Kemudian timbul pertanyaan, bagaimana jika shalat memakai alas sajadah atau tikar? apakah itu sama meninggikan tempat imam daripada makmum?. Sebagian Ulama menjawab bahwa shalat memakai alas tikar atau semisalnya (sajadah) tidak menjadi persoalan karena hal itu masih ada dalam batas hukum ‘urfi (kewajaran), bahkan Rasulullah saw pun pernah shalat dengan beralaskan tikar, seperti dikutip imam Ahmad dalam hadits riwayatnya:
فال أَنَسُ بْنُ مَالِكٍ كَانَ رَسُولُ اللَّهِ صَلَّى اللَّهُ عَلَيْهِ وَسَلَّمَ يُخَالِطُنَا حَتَّى يَقُولَ لِأَخٍ لِي صَغِيرٍ يَا أَبَا عُمَيْرٍ مَا فَعَلَ النُّغَيْرُ طَائِرٌ كَانَ يَلْعَبُ بِهِ قَالَ وَنُضِحَ بِسَاطٌ لَنَا قَالَ فَصَلَّى عَلَيْهِ وَصَفَّنَا خَلْفَهُ. (رواه أحمد))
Anas bin Malik berkata: Adalah Rasulullah saw bergaul dengan kami lalu berkata kepada adikku: Ya Abu Umair apa yang dilakukan oleh Nughoir (burung yang suka bermain dengannya) ia (Anas) berkata: lalu dicucilah tikar kami dan beliau shalat di atasnya dan mengatur shaf kami di belakangnya. (HR Ahmad)
Adapun meninggikan tempat imam dengan sengaja sehingga keluar dari hukum ‘urfi, maka hal itu jelas di larang.
Lalu bagaimana jika yang terjadi adalah sebaliknya? tempat makmum lebih tinggi daripada imam?, maka jawabannya adalah tidak apa-apa tempat makmum lebih tinggi daripada imam selama tidak ada dalil yang melarangnya.
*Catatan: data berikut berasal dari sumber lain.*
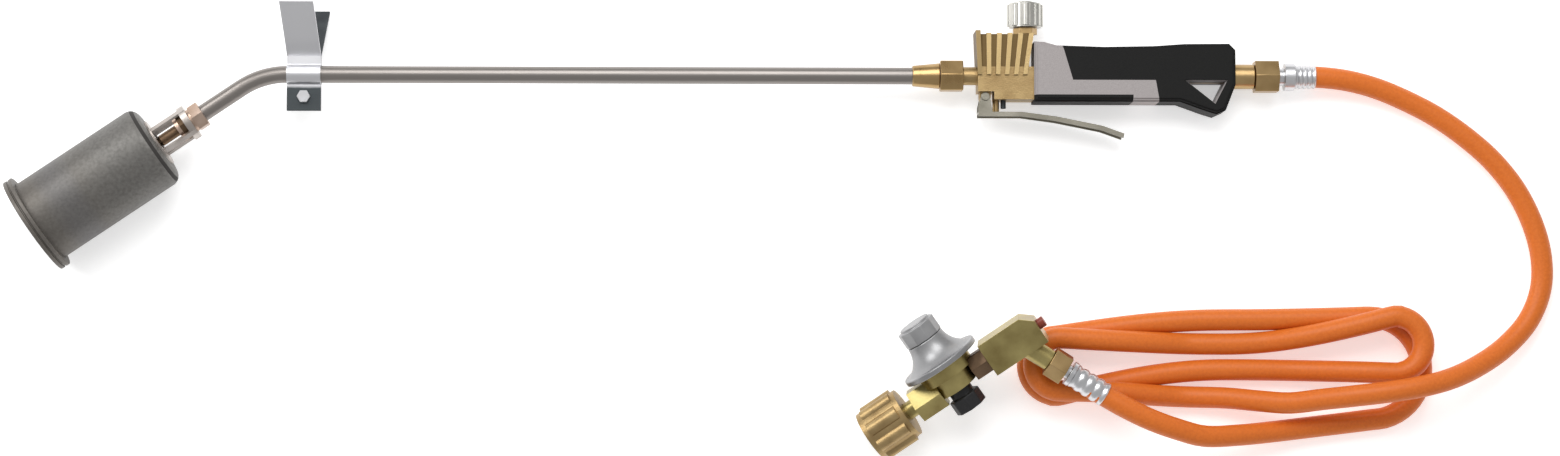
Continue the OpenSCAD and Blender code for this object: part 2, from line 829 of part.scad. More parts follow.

Imam Syafi’i dalam kitab Al-Umm menjelaskan :
وَلَا بَأْسَ أَنْ يُصَلِّىَ الْمَأْمُوْمُ مِنْ فَوْقِ الْمَسْجِدِ بِصَلَاةِ الْإِمَامِ فِي الْمَسْجِدِ إِذَا كَانَ يَسْمَعُ صَوْتَهُ أَوْ يَرَى بَعْضَ مَنْ خَلْفَهُ
Tidak mengapa makmum mengerjakan shalat di atas masjid (lantai satu dan seterusnya) dan imam shalat di dalam masjid, apabila ia dapat mendengar suaranya atau melihat sebagian orang yang ada di belakang imam. (Al-Umm 1, 251; Ringkasan Kitab Al-Umm 1, hal. 243).
Maka jelaslah dari untaian dan penjelasan hadits-hadits Rasulullah saw tersebut, maka meninggikan posisi imam lebih tinggi dari pada makmumnya adalah tidak diperkenankan, kecuali sebatas hanya untuk mengajarkan shalat saja.
Fiqih Hadits:
• Tempat Imam tidak boleh lebih tinggi dari makmum
• Tempat imam boleh lebih tinggi dari makmum jika dengan maksud ta’lim (memberikan pengajaran)
• Imam boleh memakai tikar atau sajadah
• Tempat makmum boleh lebih tinggi dari imam, selama tidak ada dalil yang melarangnya.